Application of the Directive. In principle, a directive can also be applied directly until it is finally transposed into national law. This direct effect only applies to the state and not to private individuals. In individual cases, the direct effect of a directive is to be determined on the basis of the respective provisions in the specific directive. If the directive is unconditional and sufficiently precise, it can be applied directly. However, if it contains an obligation for private individuals, direct application of the directive is not possible. Thus, until the implementation of the Whistleblower Directive, no employee can invoke the Directive against his employer.

 

Initial Situation of the Directive. According to Art. 2 WFD, the Whistleblower Directive regulates topics in the areas of financial services, product safety, traffic safety, environmental protection, radiation protection, food safety, public health, consumer and data protection as well as public procurement, for which the material scope of protection is opened.  Art. 4 of the Directive regulates the personal scope of protection for employees and civil servants from current, future and past employment relationships as well as trainees and shareholders or persons who belong to administrative, management or supervisory bodies. In addition, relatives and other third parties who are in contact with the whistleblower and may be at risk of professional reprisals as a result of a whistleblower are protected.

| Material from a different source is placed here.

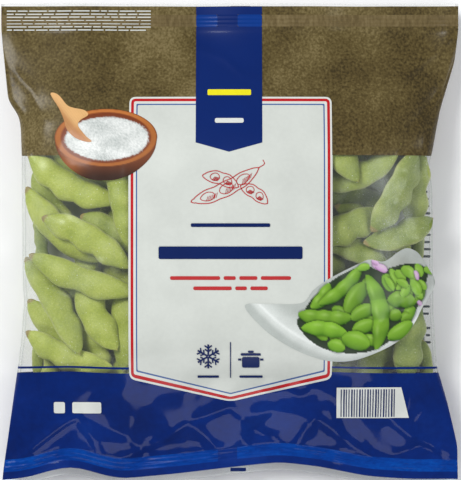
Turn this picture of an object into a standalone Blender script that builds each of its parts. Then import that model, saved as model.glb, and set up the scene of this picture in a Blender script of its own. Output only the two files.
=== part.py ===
"""Pillow bag of frozen edamame pods, lying on its back with its printed front up.

Metres, +Z up. X runs across the bag, +Y towards its top seal. The origin is under the middle
of the bag, on the surface that it lies on.

The film is one web, wrapped round the pods and joined to itself by a fin along the back and by
a heat seal at each end. The pods nearest the front are separate solids. The many pods behind
them are joined in one plain solid.
"""

import math

import bmesh
import bpy
import numpy as np

# Driving dimensions
BAG_WIDTH = 0.280  # the flat film tube, and so each seal
BAG_LENGTH = 0.296  # from the lower hem to the upper one
FILL_HEIGHT = 0.054  # thickest stretch of the filled bag
SEAL_Y = 0.131  # inner edge of both end seals, from the middle
TAPER = 0.084  # length of bag over which the filling thins out to a seal
SEAL_LIFT = 0.009  # height of the end seals over the surface
FOLD_SHARE = 0.42  # height of the side folds, as a share of the thickness
FILM = 0.0003  # wall of the film
LAYER_GAP = 0.00025  # left between layers that are welded in the real bag
FIN_WIDTH = 0.012
FIN_STEP = 0.001  # from the fin's edge to where the film over it starts to come down
CLEARANCE = 0.0007  # between a pod and whatever it lies against

# Shape of the filled tube
WIDTH_TAKEN_IN = 0.014  # that each side loses where the bag is full
EAR_SHARPNESS = 1.8  # how long the corners stay wide
FRONT_SQUARENESS = 2.5
FRONT_ROUNDNESS = 1.85
BACK_FLAT = 0.44  # share of the half width that lies flat
BACK_SQUARENESS = 2.6
BACK_ROUNDNESS = 2.0
THICKNESS_POWER = 1.4
LIFT_FROM = 0.070  # height on the bag where its underside starts to rise towards a seal

# Waves of the loose film: height, middle and reach of each one by the lower seal
LOWER_WAVES = ((0.0065, -0.095, 0.020), (0.0035, -0.040, 0.026), (0.0095, 0.030, 0.030))
LOWER_WAVE_FROM = 0.080
LOWER_WAVE_OVER = 0.050
LOWER_WAVE_SHARE = 0.6  # of the pull on the hem that shows as a rise of the film
HEM_PULL_FROM = 0.060
HEM_PULL_OVER = 0.070
UPPER_WAVE_HEIGHT = 0.0016
UPPER_WAVE_RATE = 52  # radians in a metre
UPPER_WAVE_FROM = 0.100
UPPER_WAVE_OVER = 0.030

# Columns of the film, as shares of the half width, and the number of its rows
SHARES = (0.20, 0.32, 0.44, 0.56, 0.67, 0.77, 0.86, 0.93, 0.975, 1)
MID_FRONT = 0.10
ROWS = 27
ROW_BUNCHING = 1.15  # how much closer together the rows are at the ends

# Each pod that can be seen: middle x and y, heading in degrees, length, and bow to its left.
# The ones in front come first. All lengths are in millimetres.
LEFT_PODS = (
    (-66, 27, -79, 60, 2),
    (-84, 2, -33, 58, 3),
    (-87, -20, -21, 66, -4),
    (-94, 38, -31, 60, -7),
    (-104, -37, -65, 66, 3),
    (-81, -43, -64, 50, -3),
    (-97, -67, -24, 56, -5),
    (-101, 10, -46, 64, -6),
    (-91, 49, -28, 58, -5),
    (-105, -54, -61, 48, 2),
    (-84, -60, -76, 48, 0),
    (-68, 7, -20, 52, -3),
    (-108, -30, 52, 46, 2),
    (-65, -51, -88, 54, 2),
    (-70, -78, 36, 54, -3),
    (-115, -10, -84, 48, -2),
    (-68, -28, -50, 52, 3),
    (-112, 26, -70, 50, -3),
)
RIGHT_PODS = (
    (62, 58, -50, 52, 2),
    (78, 46, 23, 60, -8),
    (101, 32, 61, 58, -3),
    (68, 10, 20, 54, -3),
    (106, 7, 20, 46, -3),
    (88, 10, -31, 56, 2),
    (75, 26, -12, 58, 3),
    (74, -4, -23, 54, 3),
    (90, -8, -46, 54, 2),
    (114, 34, 86, 52, 2),
    (66, -20, -68, 56, -3),
    (110, -60, 83, 50, 2),
    (98, -34, 34, 60, -4),
    (114, -28, -72, 52, 3),
    (78, -42, -16, 60, 4),
    (92, -66, 62, 50, 2),
    (66, -62, 40, 56, 3),
    (82, -82, -8, 52, -3),
)

# The pods of the same layer that the printed label hides, laid by a rule
HIDDEN_COLUMNS = (-0.036, -0.001, 0.035)
HIDDEN_ROWS = (-0.084, -0.052, -0.021, 0.010, 0.041, 0.072)
HIDDEN_TURN = 40  # most degrees away from lying straight along or across
HIDDEN_SHIFT = 3  # most millimetres away from the even places
HIDDEN_LENGTHS = (52, 62)
HIDDEN_BOW = 5
SEED = 7

POD_WIDTHS = (0.0130, 0.0152)
POD_DEPTHS = (0.60, 0.68)  # shares of the width
STEM_SHAPE = (3.4, 0.5)  # powers of the outline's two halves
TIP_SHAPE = (2.7, 0.75)
MOST_PITCH = 0.55
MOST_ROLL = 0.50

CELL = 0.001  # of the map that says how far down the space is taken
OUTSIDE = -1.0
FACET_DROP = 0.001  # of the film's flat facets under the smooth shape
NUDGE = 0.001
MOST_NUDGES = 30
POD_SIDES = 8
POD_RINGS = 10
CORE_LEAST = 0.002
CORE_HALF_WIDTH = 0.104
CORE_HALF_LENGTH = 0.094
CORE_SQUARENESS = 2.8
CORE_LIFT = 0.0045  # over the outer face of the back, clear of its fin and its flat facets
CORE_SIDES = 28
CORE_RINGS = 14
CORE_REACH = 0.017  # how far round a point the joined pods stay clear of the ones above


def smoothstep(share):
    share = np.clip(share, 0, 1)
    return share * share * (3 - 2 * share)


def hump(x, middle, reach):
    return np.exp(-(((x - middle) / reach) ** 2))


# The outside of the film


def thickness(y):
    """Thickness of the filled bag at its middle, nothing at the seals."""
    share = np.clip((SEAL_Y - np.abs(y)) / TAPER, 0, 1)
    return FILL_HEIGHT * np.sin(share * math.pi / 2) ** THICKNESS_POWER


def half_width(y):
    return BAG_WIDTH / 2 - WIDTH_TAKEN_IN * (thickness(y) / FILL_HEIGHT) ** EAR_SHARPNESS


def base_height(y):
    """Height of the underside of the back."""
    return SEAL_LIFT * smoothstep((np.abs(y) - LIFT_FROM) / (SEAL_Y - LIFT_FROM))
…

The annex to the directive contains an explicit nine-page list of which reports of infringements of legal acts are covered by the directive.

According to Article 8 (1), (3) of the WFD, Member States must ensure that legal persons in the private sector with more than 50 employees have procedures in place to report information on infringements or violations of certain provisions of Union law. According to Article 8 (2) in conjunction with Article 4 (1) (b), (c), (d), (2) of the WFD, this protection may be extended to other categories of persons, such as shareholders, members of governing bodies or persons working under the supervision and management of business partners.

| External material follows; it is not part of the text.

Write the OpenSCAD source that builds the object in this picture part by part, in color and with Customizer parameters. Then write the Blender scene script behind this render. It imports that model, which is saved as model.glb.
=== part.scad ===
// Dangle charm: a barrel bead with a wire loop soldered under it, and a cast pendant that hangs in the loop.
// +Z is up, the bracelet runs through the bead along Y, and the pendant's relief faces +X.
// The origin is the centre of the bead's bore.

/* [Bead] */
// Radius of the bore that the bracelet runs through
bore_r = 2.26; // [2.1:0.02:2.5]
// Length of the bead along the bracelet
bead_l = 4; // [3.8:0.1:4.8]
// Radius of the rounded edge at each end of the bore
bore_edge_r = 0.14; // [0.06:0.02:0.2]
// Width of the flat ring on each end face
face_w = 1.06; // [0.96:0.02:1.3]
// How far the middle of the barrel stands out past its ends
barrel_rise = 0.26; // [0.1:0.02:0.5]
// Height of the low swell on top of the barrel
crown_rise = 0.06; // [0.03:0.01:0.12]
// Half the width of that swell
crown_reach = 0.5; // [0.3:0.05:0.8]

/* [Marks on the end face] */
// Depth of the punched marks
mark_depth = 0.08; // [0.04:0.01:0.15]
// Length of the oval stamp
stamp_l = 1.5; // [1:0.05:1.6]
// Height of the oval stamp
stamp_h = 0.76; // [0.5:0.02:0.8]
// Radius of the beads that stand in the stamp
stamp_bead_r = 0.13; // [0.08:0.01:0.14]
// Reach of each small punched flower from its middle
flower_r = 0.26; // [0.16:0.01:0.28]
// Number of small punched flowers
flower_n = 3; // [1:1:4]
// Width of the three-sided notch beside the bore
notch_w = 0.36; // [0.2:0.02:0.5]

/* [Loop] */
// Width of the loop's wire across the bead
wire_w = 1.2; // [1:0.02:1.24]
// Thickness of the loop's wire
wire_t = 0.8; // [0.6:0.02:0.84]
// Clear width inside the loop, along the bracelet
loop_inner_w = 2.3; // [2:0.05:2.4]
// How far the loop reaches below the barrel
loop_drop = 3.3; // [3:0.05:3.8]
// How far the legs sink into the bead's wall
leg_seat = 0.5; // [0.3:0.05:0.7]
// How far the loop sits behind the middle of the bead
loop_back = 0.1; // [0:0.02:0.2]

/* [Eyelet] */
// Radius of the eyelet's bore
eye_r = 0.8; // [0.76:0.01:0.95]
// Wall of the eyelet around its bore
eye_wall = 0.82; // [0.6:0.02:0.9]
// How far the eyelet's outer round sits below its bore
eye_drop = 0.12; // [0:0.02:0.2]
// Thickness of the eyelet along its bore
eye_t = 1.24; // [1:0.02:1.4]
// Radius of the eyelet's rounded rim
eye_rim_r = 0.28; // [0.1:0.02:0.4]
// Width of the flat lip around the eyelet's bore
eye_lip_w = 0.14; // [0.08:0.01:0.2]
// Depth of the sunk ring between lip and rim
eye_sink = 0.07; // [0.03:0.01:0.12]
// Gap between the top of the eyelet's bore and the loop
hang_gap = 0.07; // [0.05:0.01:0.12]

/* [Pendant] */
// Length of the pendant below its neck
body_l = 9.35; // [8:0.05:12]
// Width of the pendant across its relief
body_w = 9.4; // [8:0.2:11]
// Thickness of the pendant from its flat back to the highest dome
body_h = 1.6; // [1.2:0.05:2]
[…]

For municipalities and legal entities under public law, the same obligation to establish reports exists according to Art. 8, Para. 9 WFD, however, regardless of the number of employees. However, municipalities with less than 10,000 inhabitants or less than 50 employees can be exempted from this obligation.

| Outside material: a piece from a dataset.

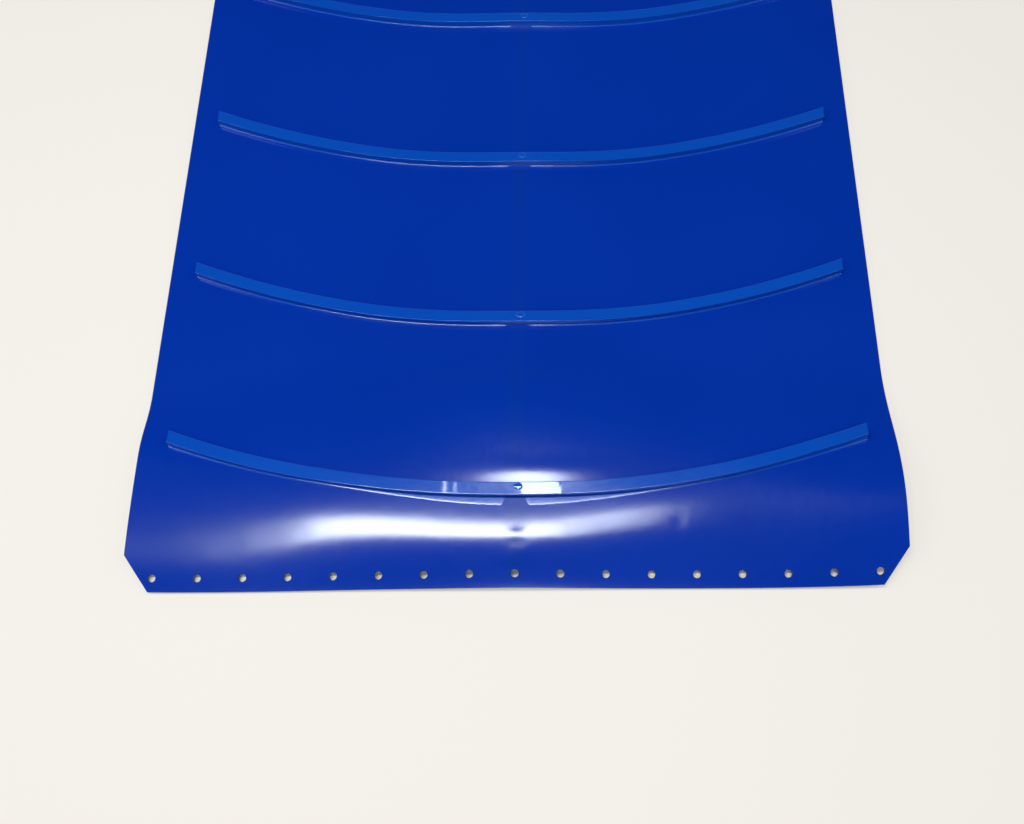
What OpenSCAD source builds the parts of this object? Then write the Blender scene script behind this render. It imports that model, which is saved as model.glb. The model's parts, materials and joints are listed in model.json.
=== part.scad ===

According to Art. 8 (5) WFD, companies have the choice of setting up reporting channels through internal company departments or through external bodies. Companies with up to a maximum of 249 employees may, according to Art. 8 Para. 6 WFD, alternatively also set up a sharing of resources while maintaining confidentiality.

Practical Implementation of the Requirements. Whether and how the requirements of Art. 8 of the Directive can be met in practical implementation is not further elaborated by the Directive, so that this question is circulating in corporate practice. Particularly from a financial and logistical point of view, the question arises as to whether several parts of a company that are obliged to set up a whistleblowing system can set up a joint central system operated by the parent company. Financially, this could ease the burden, as only one whistleblower system needs to be operated. In addition, a central system makes it easier for the parent company to identify indications of recurring violations in the parts of the Group. In particular, it is questionable whether the possibility of sharing resources for companies with up to 249 employees through Art. 8 (6) WFD results in a privileging of legal entities in the private sector with a number of employees between 50 and 249.

Opinions in the literature differ regarding the establishment of a centralized uniform whistleblowing system by the parent company. One view draws the reverse conclusion from the wording of Art. 8 Para. 6 Sentence 1 that corporate groups with 250 or more employees in one part of the company must provide their own reporting system or outsource it to external parties. Accordingly, resources can only be shared by a group-wide system up to a total company size of 249 employees in all parts of the company (cf. Federmann/Racky/Kalb/Modrzyk).

Another view interprets the wording to mean that if only the parent company or an individual group company has reached the number of employees of 250, a joint reporting office may nevertheless be set up, provided that this is done at the parent company in compliance with confidentiality and independence standards by providing an impartial person (Gedermann/ Spindler).

According to another opinion, Art. 8 (5) sentence 1 WFD is read to the effect that other companies of a corporate group may also act as external third parties. The only thing to note is that the reporting systems must be organizationally separate (Forst).

The broadest view in the literature requires only an intra-group transfer to other legal entities or to third parties possible, which only have to comply with the procedural standards laid down in Art. 9 (2) WFD (Schmolke).

At the request of several companies and associations, the European Commission has made its restrictive position clear. Although a group company can be a third party to another group company within the meaning of Art. 8 (5) WFD, the possibility of providing information is limited to the receipt and confirmation of the receipt of information. The subsequent examination and taking of measures must then be carried out by the individual group companies, provided that they have reached 250 employees.

 

Practical implementation. Regardless of which view is followed in the literature, the opinions assume an interplay of Art. 8 Para. 5 and Para. 6 WFD in. In principle, any legal entity can fulfill its establishment obligation by outsourcing the whistleblowing system. In addition, it should be permissible to set up a joint whistleblower system for the entire company. Up to 249 employees, a sharing of resources can indisputably take place. If, on the other hand, the company is larger, the reporting channels of the corporate groups must be separated. Although the parent company can set up a whistleblower system, the individual companies must be separated, each with its own reporting channel with its own telephone number and e-mail address, which is protected from the other reporting channels. The current draft law on the implementation of the Directive also does not specify the obligation to set up a uniform whistleblower system. Accordingly, it remains to be seen whether more clarity will be created in the future legal formulation for the establishment of whistleblower systems.